The same approach applies to our play count and air yards projection. We not only consider how often teams run run/pass plays, and how many air yards they average per play, but we also consider how those outcomes deviate from what is expected under the conditions that that play are run. An interesting example is the New England/Bill Belichick offense. Historically, they appear to be a very run-heavy team, they are perennially near the top of the run plays-per-game leader board. But they also have been in so many games in which they are leading, and a run-heavy approach is the norm. When we scale New England’s offensive tendencies to the conditions in which they operate, we actually can see that they are a fairly pass-heavy team relative to expectation. That being said, they will frequently find themselves in conditions where a run-first approach is the expectation, and even a skew towards passing will result in a still run-heavy offense. But by understanding their offensive approach as a residual, it allows us to flexibly project for them when conditions and game environment change.
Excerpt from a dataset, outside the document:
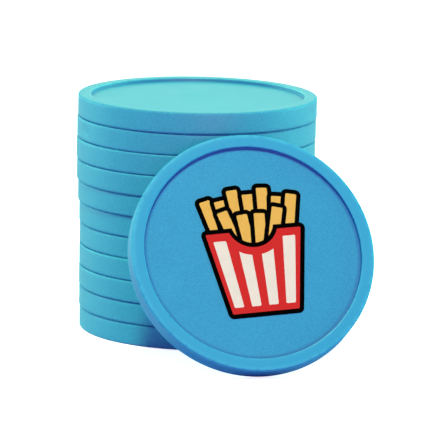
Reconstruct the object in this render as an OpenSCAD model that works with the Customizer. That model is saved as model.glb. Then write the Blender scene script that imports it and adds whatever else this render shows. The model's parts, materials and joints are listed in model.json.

In general, I think this is a really good approach to evaluating outcomes, and something we will strive for as we continue to grow ASA’s quantitative offering. Rather than saying “we’ve observed X, therefore in the future we can expect to observe some outcome that centers around X”, we want to strive for “we’ve observed X1, and given conditions A, the expectation was X2, therefore given the difference between X1 and X2, if we are projecting for an outcome under conditions B in which the expectation is Y1, we might be able to alter our expectation of Y1 by that X1-X2 difference”. Something to think about as you’re evaluating players, teams, games, or perhaps life in general.